Elie Wiesel : Je suis juif et cela signifie que je n’ai plus peur de rien

En hommage à la mort d’une mémoire, quelques citations recueillies par Sarah Cattan

Jamais je n’oublierai cette nuit, la première nuit de camp qui a fait de ma vie une nuit longue et sept fois verrouillée. Jamais je n’oublierai cette fumée. Jamais je n’oublierai les petits visages des enfants dont j’avais vu les corps se transformer en volutes sous un azur muet. Jamais je n’oublierai ces flammes qui consumèrent pour toujours ma foi. Jamais je n’oublierai ce silence nocturne qui m’a privé pour l’éternité du désir de vivre. Jamais je n’oublierai ces instants qui assassinèrent mon Dieu et mon âme, et mes rêves qui prirent le visage du désert. Jamais je n’oublierai cela, même si j’étais condamné à vivre aussi longtemps que Dieu lui-même. Jamais. Le pain, la soupe – c’était toute ma vie. J’étais un corps. Peut-être moins encore : un estomac affamé. L’ estomac, seul, sentait le temps passer. J’ai vu d’autres pendaisons. Je n’ai jamais vu un seul de ces condamnés pleurer. Il y avait longtemps que ces corps desséchés avaient oublié la saveur amère des larmes. En quelques secondes nous avions cessé d’être des hommes. […] Béni soit le nom de l’Eternel ! Pourquoi, mais pourquoi Le bénirais-je ? Toutes mes fibres se révoltaient. Parce qu’Il avait fait brûler des milliers d’enfants dans ses fosses ? Parce qu’Il faisait fonctionner six crématoires jour et nuit les jours de Sabbat et les jours de fête ? Parce que dans Sa grande puissance Il avait créé Auschwitz, Birkenau, Buna et tant d’usines de la mort ? Comment Lui dirais-je : « Béni sois-Tu, l’Eternel, Maître de l’Univers, qui nous a élus parmi les peuples pour être torturés jour et nuit, pour voir nos pères, nos mères, nos frères finir au crématoire ? Loué soit Ton Saint Nom, Toi qui nous as choisis pour être égorgés sur Ton autel ?

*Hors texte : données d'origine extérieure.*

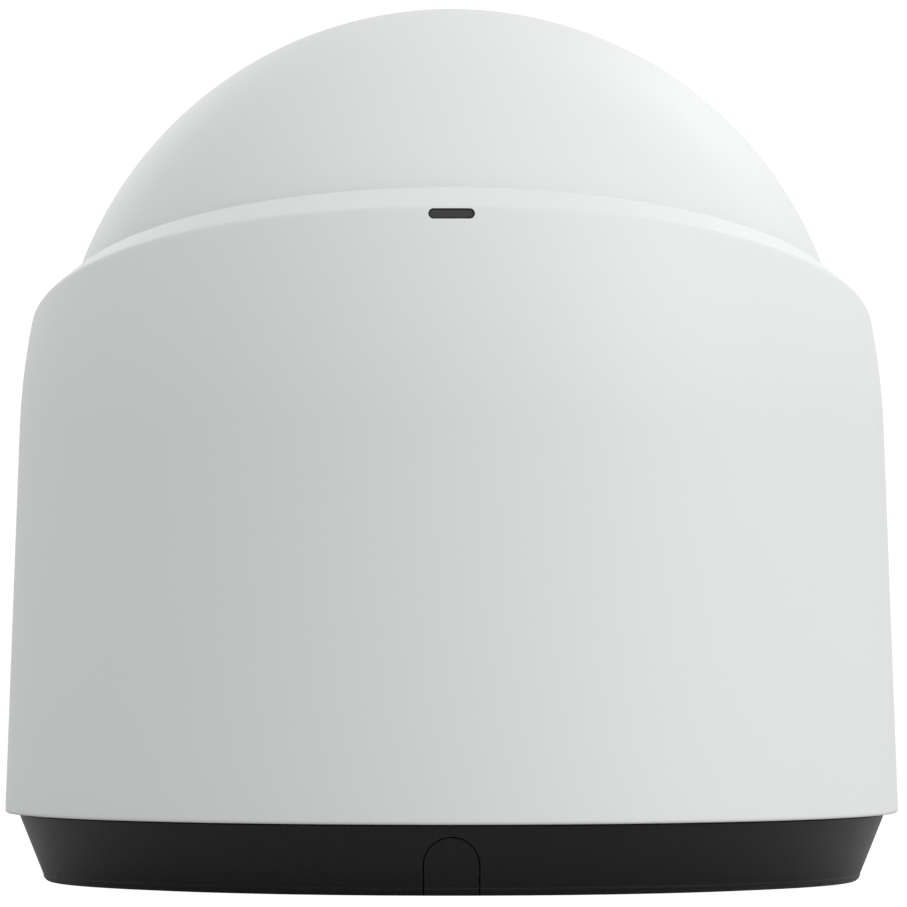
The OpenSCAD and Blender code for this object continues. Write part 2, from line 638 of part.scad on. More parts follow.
// ---------- chassis and tilt drive ----------
module head_chassis() color([0.6, 0.61, 0.63]) in_head() difference() {
    intersection() {
        rod_f(44, chassis_f[0], chassis_f[1]);
        block([-60, -60, -29], [60, 60, 29]);
    }
    rod_f(13.2, 0, 9);
    both_sides() block([36, -20, -15], [60, 20, 15]);
    four_posts() rod_f(1, 0, 9);
}
module chassis_screws() color(steel) in_head() four_posts()
    translate([0, -chassis_f[1], 0]) rotate([90, 0, 0]) screw(0, 11);
module tilt_motor_bracket() color(steel) in_head() difference() {
    union() {
        block([36, 3, -11], [37.4, 24.5, 11]);
        block([27, -3, -11], [37.4, -1.6, 11]);
        for (z = [-11, 9.4]) block([36, -3, z], [37.4, 5, z + 1.6]);
    }
    rod_x(2.5, 30, 40, tilt_centre);
}
module tilt_motor() color([0.55, 0.56, 0.58]) in_head() {
    rod_x(7.8, 20, 36, tilt_centre);
    rod_x(2.4, 36, 37.8, tilt_centre);
    rod_x(0.95, 37.5, tilt_gear_x[1] + 0.5, tilt_centre);
}
module tilt_bushings() color(brass) in_head() both_sides() difference() {
    union() {
        rod_x(6, 47, side_flat_x);
        rod_x(8, 46, 47.5);
    }
    rod_x(axle_r + clearance, 40, 60);
}
module head_flex_cable() color(cable_orange) in_head() {
    block([-17, 3.4, -2], [-16.7, 6, 2]);
    block([-38.2, 5.7, -2], [-16.7, 6, 2]);
    block([-38.2, -0.15, -2], [-37.9, 6, 2]);
    block([-54, -0.15, -2], [-37.9, 0.15, 2]);
}

base_shell();
cable_knockout();
mounting_plate();
base_gasket();
main_board();
board_components();
ethernet_jack();
reset_switch();
reset_button();
board_screws();
base_deck();
deck_screws();
pan_ring_gear();
bearing_inner_race();
bearing_cage();
bearing_balls();
bearing_outer_race();
pan_flex_cable();
pan_pinion();
pan_motor();
yoke_frame();
tilt_axle_right();
tilt_axle_left();
tilt_fixed_gear();
housing();
housing_screws();
status_light_pipe();
status_light_board();
head_rear_shell();
head_front_shell();
face_window();
lens_bezel();
cover_glass();
lens_barrel();
front_lens();
spacer_ring();
guide_rods();
zoom_carrier();
zoom_lens();
zoom_screw();
zoom_motor();
focus_carrier();
focus_lens();
focus_screw();
focus_motor();
infrared_cut_filter();
filter_actuator();
sensor_bracket();
image_sensor();
sensor_board();
heat_sink();
infrared_lamp_board();
infrared_lamps();
head_chassis();
chassis_screws();
tilt_motor();
tilt_motor_bracket();
tilt_pinion();
tilt_bushings();
head_flex_cable();
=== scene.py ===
"""Round pan-tilt-zoom camera: the skins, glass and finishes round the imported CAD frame."""

import json
import math

import bpy
import numpy as np
from bpy.props import FloatProperty, FloatVectorProperty, IntProperty, PointerProperty, StringProperty
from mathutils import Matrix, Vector


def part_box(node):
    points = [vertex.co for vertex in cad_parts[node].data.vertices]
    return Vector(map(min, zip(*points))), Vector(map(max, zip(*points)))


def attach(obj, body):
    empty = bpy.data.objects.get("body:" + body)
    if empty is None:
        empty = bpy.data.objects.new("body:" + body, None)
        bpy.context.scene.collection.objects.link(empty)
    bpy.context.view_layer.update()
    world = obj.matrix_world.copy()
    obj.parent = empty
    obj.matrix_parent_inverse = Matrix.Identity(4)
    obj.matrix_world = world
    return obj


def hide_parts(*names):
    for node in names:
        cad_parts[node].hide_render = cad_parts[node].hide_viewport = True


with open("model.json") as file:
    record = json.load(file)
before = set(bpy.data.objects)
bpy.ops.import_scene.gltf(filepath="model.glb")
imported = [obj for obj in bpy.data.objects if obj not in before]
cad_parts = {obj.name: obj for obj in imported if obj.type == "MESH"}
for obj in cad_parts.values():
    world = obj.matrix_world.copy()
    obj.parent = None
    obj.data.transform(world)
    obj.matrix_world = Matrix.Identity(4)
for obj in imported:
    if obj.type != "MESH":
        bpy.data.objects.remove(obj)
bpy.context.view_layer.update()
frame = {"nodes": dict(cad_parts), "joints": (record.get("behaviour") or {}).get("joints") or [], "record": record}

bl_info = {
    "name": "Round PTZ camera",
    "version": (1, 0, 0),
    "blender": (4, 5, 0),
    "location": "View3D > Sidebar > PTZ camera",
    "description": "Builds the skins, glass, finishes and stage of a round pan-tilt-zoom camera",
    "category": "Object",
}

MM = 0.001
NODES = frame["nodes"]
TAU = 2 * math.pi
# The ball's centre and the way the lens looks, from the tilt joint and the zoom slide
TILT = next(j for j in frame["joints"] if j["name"] == "tilt")
ZOOM = next(j for j in frame["joints"] if j["name"] == "zoom_slide")
CENTRE = np.array(TILT["pos_m"])
FORWARD = -np.array(ZOOM["axis"])
ACROSS = np.array([1.0, 0.0, 0.0])
UPWARD = np.cross(FORWARD, ACROSS)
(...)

L’oubli signifierait danger et insulte. Oublier les morts serait les tuer une deuxième fois. Et si, les tueurs et leurs complices exceptés, nul n’est responsable de leur première mort, nous le sommes de la seconde.

In La Nuit, témoignage, d’abord paru en yiddish vernaculaire, Un di Velt Hot Geshvign, littéralement : Et le monde se taisait, puis traduit / condensé en français sous le titre La Nuit, Les Editions de Minuit, 1958, réédition en 2007, avec une nouvelle préface d’Elie Wiesel.

 

eliewiesel

 Mon peuple n’a jamais su haïr. Sa tragédie, au cours des siècles, s’explique par le manque de haine dont il fit preuve à l’égard de ceux qui tentèrent de l’exterminer, de ceux qui, souvent, réussirent à l’humilier. Notre seule chance, à présent, […] c’est d’apprendre l’art et la nécessité de la haine.

In L’Aube, roman, Editions du Seuil, 1960.

Il y a un État, et il est différent de tous les autres. Il est juif, et pour cela il est plus humain que n’importe quel autre.

Discours à Kansas City en 1970.

Je n’ai peur de rien ni de personne ici-bas, pas même d’un ange, pas même de l’ange qui fait peur ; seul le gémissement d’un mendiant me donne le frisson. Célébration hassidique, portraits et légendes, Editions du Seuil, 1972.

Vous m’avez accusé de lâcheté, citoyen magistrat. Les Juifs sont lâches, m’avez-vous dit: ils se débrouillent pour que les autres se battent à leur place. Eh bien, c’est vrai et c’est faux. C’est faux en ce qui concerne les Juifs en général; c’est vrai en ce qui me concerne, moi en particulier.

In Le Testament d’un Poète Juif assassiné, roman, Editions du Seuil, 1980.

 J’ai juré de ne jamais me taire quand des être humains endurent la souffrance et l’humiliation, où que ce soit. Nous devons toujours prendre parti. La neutralité aide l’oppresseur, jamais la victime. Le silence encourage le persécuteur, jamais le persécuté.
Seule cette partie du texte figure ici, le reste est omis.